Year(s) Funded: 2025-2026
Topic(s): Health Services, Healthcare Access, Hospitals and Clinics, Maternal Health, Women
Project Lead: Katy Kozhimannil
This project will build on UMNRHRC’s dataset on maternity care access, which now includes neonatal care at US hospitals. It will describe access to childbirth-related care for families living in rural communities, with a focus on neonatal care for infants with acute clinical needs. While basic well-infant care is routinely provided in conjunction with basic obstetric care, this project will examine access to higher-level neonatal care, which provides specialty care to infants with unexpected complications or conditions immediately after birth. Understanding the availability of higher-level neonatal care for rural communities compared with urban communities is not yet known. Additionally, recognizing the factors that predict whether a rural community has access to higher-level neonatal care can help inform clinical and policy efforts to ensure availability and access to essential, life-saving infant care at the time of childbirth.

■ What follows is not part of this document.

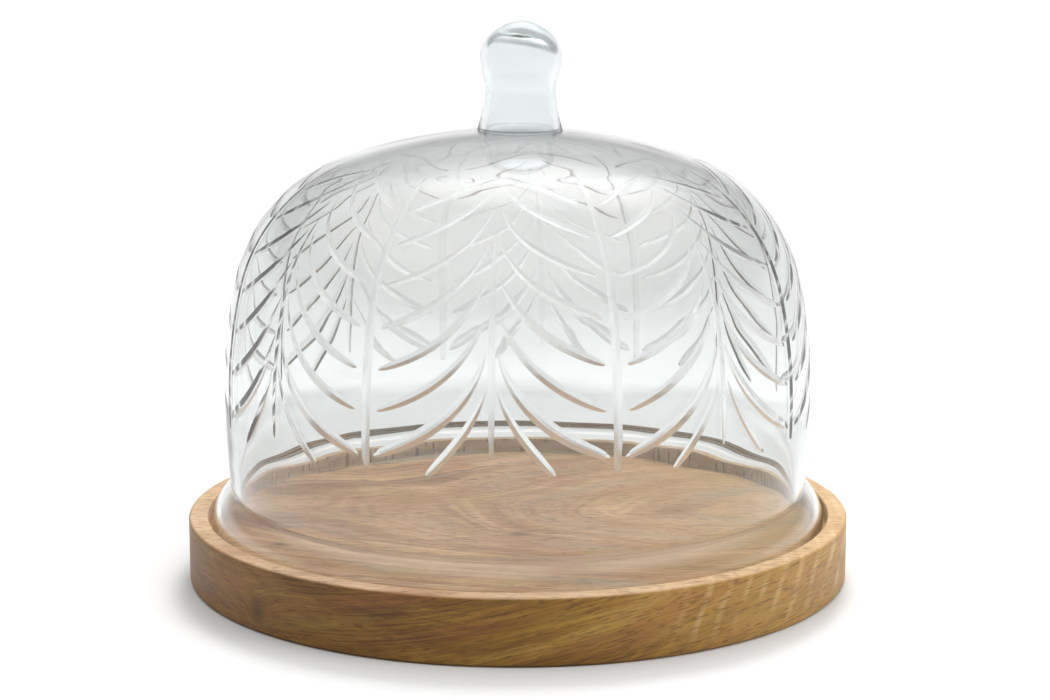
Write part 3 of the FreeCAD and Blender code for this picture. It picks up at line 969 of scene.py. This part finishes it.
def wood_material():
    """Oiled hardwood from one board: rings, fibre, pores, stain and a curled right-hand end, with
    painted shade, painted light and painted sheen laid into its colour.
    """
    material = bpy.data.materials.new("figured_hardwood")
    material.use_nodes = True
    n = Nodes(material.node_tree)
    coordinates = n.add("ShaderNodeTexCoord")
    place = coordinates.outputs["Object"]
    board = board_space(n, place)
    rings = growth_rings(n, board)
    broad = noise_line(n, scaled(n, rings, 170.0), detail=3.0, roughness=0.55)
    fine = noise_line(n, scaled(n, rings, 800.0), detail=2.0, roughness=0.5)
    x, y, z = n.add("ShaderNodeSeparateXYZ", {0: place}).outputs
    facing = n.add("ShaderNodeSeparateXYZ", {0: coordinates.outputs["Normal"]}).outputs[2]
    outward = n.math("ADD", n.math("MULTIPLY", x, x), n.math("MULTIPLY", y, y))
    recessed = between(n, outward, *INNER_EDGE)
    upward = between(n, facing, 0.45, 0.95)
    level = n.math("MAXIMUM", upward, recessed)
    wall = n.math("MULTIPLY", recessed, n.math("SUBTRACT", 1.0, upward))
    edge = n.math("SUBTRACT", 1.0, level)
    # long grain shows on the edge as layers one above another, and on top as lines side by side
    spread = n.add("ShaderNodeSeparateXYZ", {0: board}).outputs
    across = n.math("MULTIPLY", spread[1], n.math("ADD", scaled(n, level, 0.92), 0.08))
    over = n.math("MULTIPLY", spread[2], n.math("ADD", scaled(n, edge, 0.92), 0.08))
    grain = n.add("ShaderNodeCombineXYZ", {0: spread[0], 1: across, 2: over}).outputs[0]
    fibre = noise_at(n, grain, (26.0, 420.0, 1000.0), detail=5.0, roughness=0.68)
    pores = noise_at(n, grain, (150.0, 900.0, 1400.0), detail=1.0)
    patches = noise_at(n, board, (9.0, 18.0, 60.0), detail=3.0, roughness=0.55)
    lines = n.math("ADD", scaled(n, broad, 0.6), scaled(n, fine, 0.4))
    ringed = n.math("ADD", scaled(n, level, 0.22), 0.20)
    rest = n.math("ADD", scaled(n, fibre, 0.58), scaled(n, patches, 0.42))
    tone = n.math("ADD", n.math("MULTIPLY", lines, ringed),
                  n.math("MULTIPLY", rest, n.math("SUBTRACT", 1.0, ringed)))
    # painted shade: the turned edge takes darker colours than the faces on top, as the light falls
    # from above, and the sunk floor takes a little of them too
    sunk = n.math("MULTIPLY", level, between(n, z, *FLOOR_HEIGHTS))
    lit_top_share = n.math("MULTIPLY", level, n.math("SUBTRACT", 1.0, scaled(n, sunk, 0.16)))
    colour = n.mix(lit_top_share, n.ramp(tone, SHADED_SIDE_TONES), n.ramp(tone, LIT_TOP_TONES))
    # painted sheen: the rim's top face is mixed towards a pale colour
    rim = n.math("MULTIPLY", level, n.math("SUBTRACT", 1.0, sunk))
    colour = n.mix(scaled(n, rim, 0.25), colour, RIM_PAINTED_SHEEN)
    # painted light: the recess wall is painted pale against the shade in the gap
    colour = n.mix(scaled(n, wall, 0.55), colour, WALL_PAINTED_LIGHT)
    # patches of colour, and grey mineral streaks along the rings, mostly on the sunk floor
    for stretch, distortion, start, full, share, stain in PATCHES:
        cloud = noise_at(n, board, stretch, distortion=distortion)
        colour = n.mix(scaled(n, between(n, cloud, start, full), share), colour, stain)
    streaks = noise_line(n, scaled(n, rings, 62.0), detail=4.0, roughness=0.7)
    cloud = between(n, noise_at(n, board, (9.0, 14.0, 30.0), detail=3.0), 0.46, 0.58)
    grey_streak = n.math("MULTIPLY", between(n, streaks, 0.50, 0.64), cloud)
    grey_streak = n.math("MULTIPLY", grey_streak, n.math("ADD", scaled(n, sunk, 0.66), 0.05))
    colour = n.mix(grey_streak, colour, MINERAL)
    # curl: bars across the grain at the right-hand end, the wood's own figure; their pale colour is
    # a painted sheen
    drift = n.math("SUBTRACT", noise_at(n, place, (22.0, 9.0, 30.0)), 0.5)
    upright = n.math("SUBTRACT", x, scaled(n, z, CURL_LEAN))
    lean = n.math("ADD", upright, scaled(n, drift, CURL_WANDER))
    wave = n.math("SINE", scaled(n, lean, math.tau / CURL_LENGTH))
    bars = between(n, wave, 0.25, 1.0)
    patchy = between(n, noise_at(n, place, (45.0, 45.0, 70.0), detail=1.0), 0.36, 0.56)
    where = n.math("MULTIPLY", between(n, x, *CURL_ENDS), patchy)
    where = n.math("MULTIPLY", where, n.math("SUBTRACT", 1.0, sunk))
    where = n.math("MULTIPLY", where, between(n, z, *CURL_HEIGHTS))
    curl = n.math("MULTIPLY", bars, where)
    # painted light at the board's right-hand end and painted shade on its left-hand edge, then the
    # curl, the pores and the knots
    colour = n.mix(scaled(n, between(n, x, *RIGHT_LIGHT_SPAN), 0.30), colour, RIGHT_PAINTED_LIGHT)
    # painted shade on the turned edge towards the left
    left_shade = n.math("MULTIPLY", between(n, x, *LEFT_SHADE_SPAN), edge)
    colour = n.mix(scaled(n, left_shade, 0.38), colour, LEFT_PAINTED_SHADE)
    colour = n.mix(scaled(n, curl, 0.22), colour, CURL_FIGURE_AND_SHEEN)
    dark_pores = between(n, pores, 0.43, 0.33)
    colour = n.mix(scaled(n, dark_pores, 0.58), colour, DARK_PORE)
    knots = near_point(n, place, KNOT, KNOT_RADIUS)
    for pin in PINS:
        knots = n.math("MAXIMUM", knots, near_point(n, place, pin, KNOT_RADIUS))
    colour = n.mix(scaled(n, knots, 0.70), colour, DARK_KNOT)
    relief = n.math("ADD", scaled(n, fibre, 0.6), scaled(n, pores, 0.8))
    bump = n.add("ShaderNodeBump", {"Height": relief, "Strength": 0.25, "Distance": 0.0002})
    sheen = n.math("SUBTRACT", n.math("ADD", scaled(n, fibre, 0.12), 0.42), scaled(n, curl, 0.12))
    body = n.add("ShaderNodeBsdfPrincipled", {
        "Base Color": colour, "Roughness": sheen, "Normal": bump.outputs[0],
        "Specular IOR Level": 0.3,
    })
    n.add("ShaderNodeOutputMaterial", {"Surface": body.outputs[0]})
    return material


# ---------------------------------------------------------------- studio
FLOOR_SIZE = 60.0
NEAR_FLOOR = 0.62
FAR_FLOOR = 0.88
FLOOR_CHANGE = (0.445, 0.480)        # distances from the axis


def make_floor():
    """A plain pale floor, paler away from the object."""
    bpy.ops.mesh.primitive_plane_add(size=FLOOR_SIZE, location=(0, 0, 0))
    floor = bpy.context.object
    floor.name = "studio_floor"
    material = bpy.data.materials.new("pale_floor")
    material.use_nodes = True
    n = Nodes(material.node_tree)
    place = n.add("ShaderNodeTexCoord").outputs["Object"]
    reach = n.add("ShaderNodeVectorMath", {0: place}, operation="LENGTH").outputs["Value"]
    pale = n.mix(between(n, reach, *FLOOR_CHANGE), grey(NEAR_FLOOR), grey(FAR_FLOOR))
    body = n.add("ShaderNodeBsdfPrincipled", {"Base Color": pale, "Roughness": 0.9})
    n.add("ShaderNodeOutputMaterial", {"Surface": body.outputs[0]})
    floor.data.materials.append(material)


# brightness by height of the look, from level to straight up: first behind the object, then the
# share of it that is left in front, where the camera stands
STUDIO_WALLS = (
    (0.0, grey(0.60)), (0.14, grey(0.60)), (0.28, grey(0.28)), (0.50, grey(0.30)),
    (0.78, grey(0.88)),
)
WALLS_LEVEL = 1.75
FRONT_SHARE = ((0.0, grey(0.70)), (0.50, grey(0.60)), (0.80, grey(1.0)))
FRONT_TO_BACK = (-0.35, 0.35)
SKY_WAY = Vector((0.10, 0.53, 0.85)).normalized()     # middle of the softlight above and behind
SKY_SPREAD = ((0.90, grey(0)), (0.98, grey(1)))       # by the cosine of the angle from it
SKY_LIGHT = 1.2


def make_world():
    """Plain soft studio: pale all round, with a broad light above and behind."""
    world = bpy.data.worlds.new("studio")
    bpy.context.scene.world = world
    world.use_nodes = True
    n = Nodes(world.node_tree)
    way = n.add("ShaderNodeTexCoord").outputs["Generated"]
    height = n.add("ShaderNodeSeparateXYZ", {0: way}).outputs[2]
    back_walls = n.mix(1.0, n.ramp(height, STUDIO_WALLS), grey(WALLS_LEVEL), "MULTIPLY")
    front_walls = n.mix(1.0, back_walls, n.ramp(height, FRONT_SHARE), "MULTIPLY")
    behind = n.add("ShaderNodeSeparateXYZ", {0: way}).outputs[1]
    walls = n.mix(between(n, behind, *FRONT_TO_BACK), front_walls, back_walls)
    toward = n.add("ShaderNodeVectorMath", {0: way, 1: tuple(SKY_WAY)}, operation="DOT_PRODUCT")
    cap = n.ramp(toward.outputs["Value"], SKY_SPREAD, "EASE")
    cap = n.math("MULTIPLY", cap, SKY_LIGHT)
    light = n.mix(1.0, walls, cap, "ADD")
    back = n.add("ShaderNodeBackground", {"Color": light, "Strength": 1.0})
    n.add("ShaderNodeOutputWorld", {"Surface": back.outputs[0]})


def area_light(name, place, target, size, power, spread):
    """A square softbox turned towards a point; the spread is in degrees."""
    data = bpy.data.lights.new(name, "AREA")
    data.size = size
    data.spread = math.radians(spread)
    data.energy = power
    light = bpy.data.objects.new(name, data)
    light.location = place
    aim = Vector(target) - Vector(place)
    light.rotation_mode = "QUATERNION"
    light.rotation_quaternion = aim.to_track_quat("-Z", "Y")
    light.visible_glossy = False
    light.visible_transmission = False
    bpy.context.scene.collection.objects.link(light)


CAMERA_PLACE = (0.0, -1.150, 0.3276)
CAMERA_PITCH = math.radians(10.640)  # down
CAMERA_YAW = math.radians(-0.180)
LENS = 80.2
SENSOR_WIDTH = 36.0
NEAR_CLIP = 0.05


def make_camera():
    """The reference view: from the front, a little above."""
    data = bpy.data.cameras.new("camera")
    data.lens = LENS
    data.sensor_width = SENSOR_WIDTH
    data.clip_start = NEAR_CLIP
    camera = bpy.data.objects.new("camera", data)
    camera.location = CAMERA_PLACE
    camera.rotation_euler = (math.pi / 2 - CAMERA_PITCH, 0.0, CAMERA_YAW)
    bpy.context.scene.collection.objects.link(camera)
    bpy.context.scene.camera = camera


def main():
    """Sets light paths that go right through the glass, and builds the object and its studio."""
    scene = bpy.context.scene
    scene.view_settings.view_transform = "Standard"
    scene.cycles.max_bounces = 24
    scene.cycles.transmission_bounces = 20
    scene.cycles.transparent_max_bounces = 24
    # painted shade: both tints are greyer than clear glass, beyond its own faint green-grey, and
    # grey all that is seen through the glass
    glass = glass_material(
        "clear_glass", tint_and_shade=(0.815, 0.830, 0.826, 1.0), strength=0.92, density=3.0, index=1.5,
        has_cuts=True)
    knob_glass = glass_material(
        "knob_clear_glass", tint_and_shade=(0.915, 0.928, 0.940, 1.0), strength=0.94, density=20.0,
        index=1.35, has_cuts=False)
    make_cloche(glass)
    make_knob(knob_glass)
    make_base(wood_material())
    make_floor()
    make_world()
    area_light("side_softbox", place=(1.6, -0.7, 0.9), target=(0, 0, 0.1),
               size=0.9, power=8.0, spread=120.0)
    area_light("key_softbox", place=(0.15, 1.45, 1.6), target=(0, -0.10, 0.0),
               size=0.9, power=2.6, spread=34.0)
    make_camera()


main()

This project seeks to identify and describe 1) characteristics of rural and urban counties with and without access to higher-level neonatal care, 2) mapping rural and urban counties with a) no obstetric/well-infant and no higher-level neonatal care, b) obstetric/well-infant but no higher-level neonatal care, or c) both obstetric/well-infant and higher-level neonatal care), and 3) independent predictors of discordance in level of obstetric/well-infant and neonatal care available in rural counties. Despite the interdependence of neonatal and obstetric services,3 a comprehensive examination of access to basic and/or specialty childbirth-related hospital-based care is lacking. This project’s goal is to describe access to childbirth-related care for families living in rural and urban communities, including attention to rural communities without access to either neonatal or obstetric services, and those communities with obstetric and well-infant care, but without higher-level neonatal care.